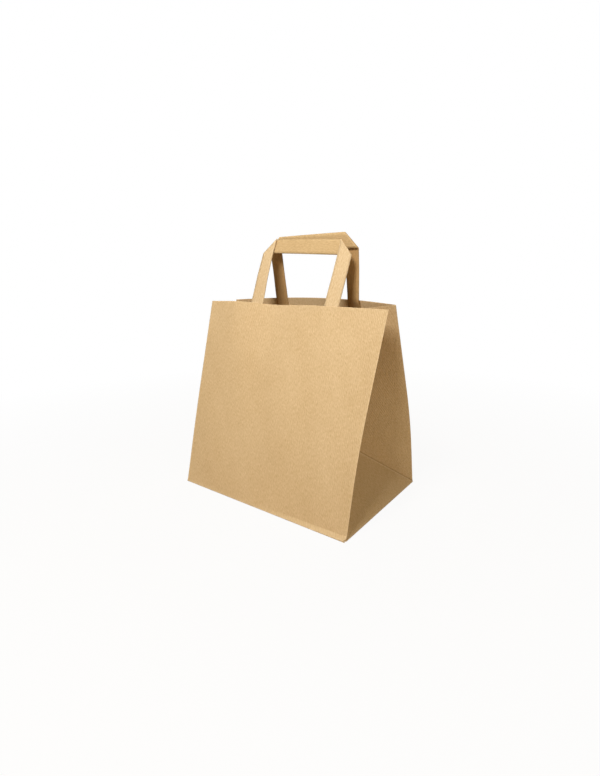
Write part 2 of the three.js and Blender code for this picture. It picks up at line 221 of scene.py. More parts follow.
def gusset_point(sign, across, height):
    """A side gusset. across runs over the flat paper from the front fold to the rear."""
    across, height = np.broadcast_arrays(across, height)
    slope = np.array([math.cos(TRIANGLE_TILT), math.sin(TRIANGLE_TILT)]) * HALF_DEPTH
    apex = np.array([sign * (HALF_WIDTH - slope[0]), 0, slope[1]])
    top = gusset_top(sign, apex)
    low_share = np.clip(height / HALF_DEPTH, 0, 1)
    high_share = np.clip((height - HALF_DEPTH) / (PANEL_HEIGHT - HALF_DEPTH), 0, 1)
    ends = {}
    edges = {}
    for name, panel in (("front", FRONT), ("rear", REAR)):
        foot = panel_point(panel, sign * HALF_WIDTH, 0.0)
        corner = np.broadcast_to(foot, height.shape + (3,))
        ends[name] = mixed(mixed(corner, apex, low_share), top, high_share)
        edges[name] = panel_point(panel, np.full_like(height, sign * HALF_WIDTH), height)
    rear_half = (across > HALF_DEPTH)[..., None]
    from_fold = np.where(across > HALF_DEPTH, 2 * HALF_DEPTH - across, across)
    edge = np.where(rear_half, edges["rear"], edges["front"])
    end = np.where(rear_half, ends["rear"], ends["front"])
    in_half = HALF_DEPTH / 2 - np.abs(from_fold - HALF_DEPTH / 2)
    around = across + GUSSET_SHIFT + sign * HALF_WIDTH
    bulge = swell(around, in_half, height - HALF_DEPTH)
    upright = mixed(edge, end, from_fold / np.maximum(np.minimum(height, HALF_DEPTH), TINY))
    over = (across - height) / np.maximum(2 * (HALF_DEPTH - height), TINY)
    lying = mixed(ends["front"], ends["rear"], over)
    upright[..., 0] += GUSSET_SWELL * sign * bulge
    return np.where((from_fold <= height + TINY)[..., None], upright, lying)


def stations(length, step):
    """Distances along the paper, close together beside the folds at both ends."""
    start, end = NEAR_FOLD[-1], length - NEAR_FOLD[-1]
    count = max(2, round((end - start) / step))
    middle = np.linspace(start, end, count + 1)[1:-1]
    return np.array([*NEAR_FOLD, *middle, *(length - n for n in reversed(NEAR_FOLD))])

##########

→ What you need to do
Emit the full listing verbatim.

→ Exercise answer
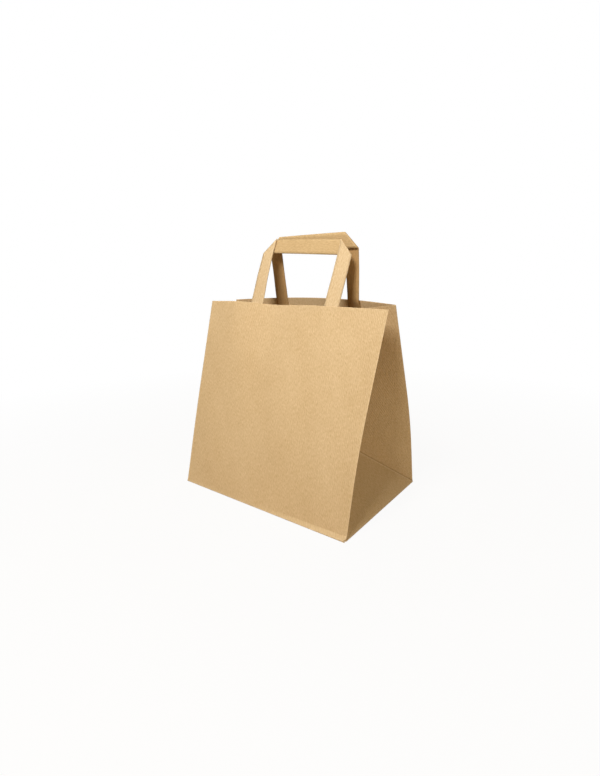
Write part 2 of the three.js and Blender code for this picture. It picks up at line 221 of scene.py. More parts follow.
def gusset_point(sign, across, height):
    """A side gusset. across runs over the flat paper from the front fold to the rear."""
    across, height = np.broadcast_arrays(across, height)
    slope = np.array([math.cos(TRIANGLE_TILT), math.sin(TRIANGLE_TILT)]) * HALF_DEPTH
    apex = np.array([sign * (HALF_WIDTH - slope[0]), 0, slope[1]])
    top = gusset_top(sign, apex)
    low_share = np.clip(height / HALF_DEPTH, 0, 1)
    high_share = np.clip((height - HALF_DEPTH) / (PANEL_HEIGHT - HALF_DEPTH), 0, 1)
    ends = {}
    edges = {}
    for name, panel in (("front", FRONT), ("rear", REAR)):
        foot = panel_point(panel, sign * HALF_WIDTH, 0.0)
        corner = np.broadcast_to(foot, height.shape + (3,))
        ends[name] = mixed(mixed(corner, apex, low_share), top, high_share)
        edges[name] = panel_point(panel, np.full_like(height, sign * HALF_WIDTH), height)
    rear_half = (across > HALF_DEPTH)[..., None]
    from_fold = np.where(across > HALF_DEPTH, 2 * HALF_DEPTH - across, across)
    edge = np.where(rear_half, edges["rear"], edges["front"])
    end = np.where(rear_half, ends["rear"], ends["front"])
    in_half = HALF_DEPTH / 2 - np.abs(from_fold - HALF_DEPTH / 2)
    around = across + GUSSET_SHIFT + sign * HALF_WIDTH
    bulge = swell(around, in_half, height - HALF_DEPTH)
    upright = mixed(edge, end, from_fold / np.maximum(np.minimum(height, HALF_DEPTH), TINY))
    over = (across - height) / np.maximum(2 * (HALF_DEPTH - height), TINY)
    lying = mixed(ends["front"], ends["rear"], over)
    upright[..., 0] += GUSSET_SWELL * sign * bulge
    return np.where((from_fold <= height + TINY)[..., None], upright, lying)


def stations(length, step):
    """Distances along the paper, close together beside the folds at both ends."""
    start, end = NEAR_FOLD[-1], length - NEAR_FOLD[-1]
    count = max(2, round((end - start) / step))
    middle = np.linspace(start, end, count + 1)[1:-1]
    return np.array([*NEAR_FOLD, *middle, *(length - n for n in reversed(NEAR_FOLD))])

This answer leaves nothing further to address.